5Cal. App. 4th at 51.

Trade secrets are defined in Civil Code §3426.1. Customer lists are not explicitly identified in the code section; however probably such lists, along with vendor lists and procedures for manufacturing or marketing are also protectable under the Uniform Trade Secrets Act, see American Paper and Packaging Products. Inc.v. Kirgan , 183 Cal. App. 3d 1318 (1986). It should be noted that the American Paper court held that although customer lists could be protected, in that case the lists were not protected because such customers were generally well known or readily ascertainable to other persons in the shipping business, 183 Cal. App. at 1326. Thus, in certain circumstances, where the information is not protectable as a trade secret an employee may be able to leave the company with more than the clothes on his back.


An employer who believes that an employee has pilfered trade secrets can pursue the employee for damages, injunctive relief, and attorney fees under the Unfair Practices Act, Uniform Trade Secrets Act, and/or at common law (such as fraud, interference with business relations and breach of contract). When an employee profits from the prior hard work of his employer, the employer’s remedy is the disgorgement of profits, see St. James Armenian Church v. Kurkjian 47 Cal.App.3d 547 (975).

Reliance on an attorney does not necessarily immunize the employee in an action brought by the former employer.
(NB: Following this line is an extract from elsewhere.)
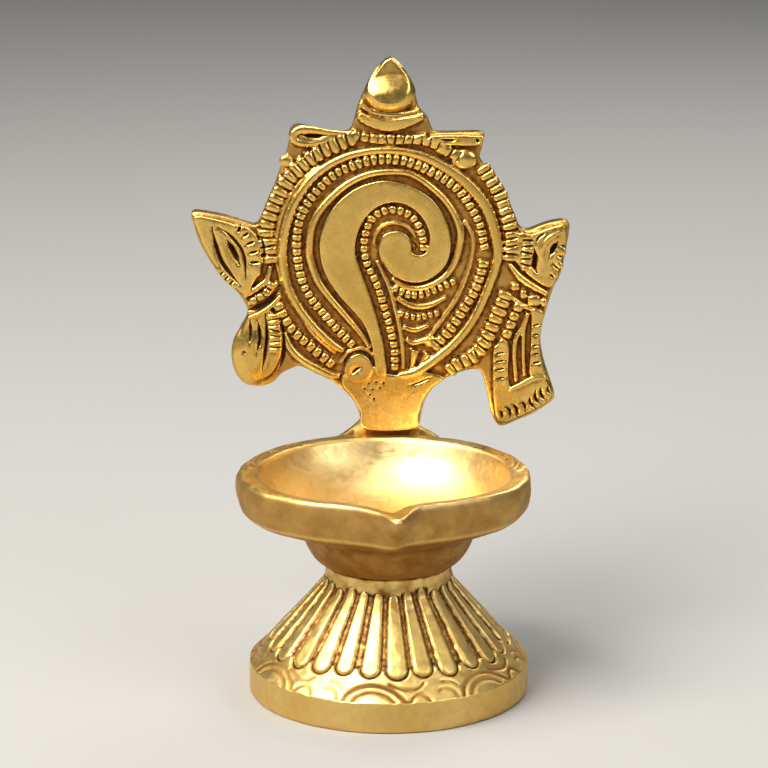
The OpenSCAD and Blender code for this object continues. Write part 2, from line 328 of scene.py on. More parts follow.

Even an employee who writes down the employer’s customer’s names and telephone numbers from memory may be competing unfairly, see Klamath-Orleans Lumber, Inc. v. Miller, 87 Cal.App, 3d 458, 462, (1978). There are restrictions on an employee competing with his employer following a substantial period of employment. When the employer expends substantial time, energy and dollars in developing a list of credit-worthy buyers, that information is protected and the employee cannot simply rely on his contacts which were developed during employment.


An employee violates no rule of law in forwarding his business card announcing intended future employment to his employers’ customers, even though he may be joining the competition. So long as there is no solicitation of future business, it is courteous and professional to advise one’s contacts of career progressions. Indeed, newspaper articles typically announce corporate turnovers at the higher echelons, such as to infer that the comings and goings of those employees on the “way up the ladder” are also relevant and noteworthy,

In an increasingly mobile society job turnovers are common. Competition against one’s former employer is also common, because a person skilled in one field is not likely to abandon his training and experience. Absent the unctuousness of a quid pro quo arrangement with the former employer’s customers, announcements and even telephone contact with a former employer’s customers should be both permitted and expected.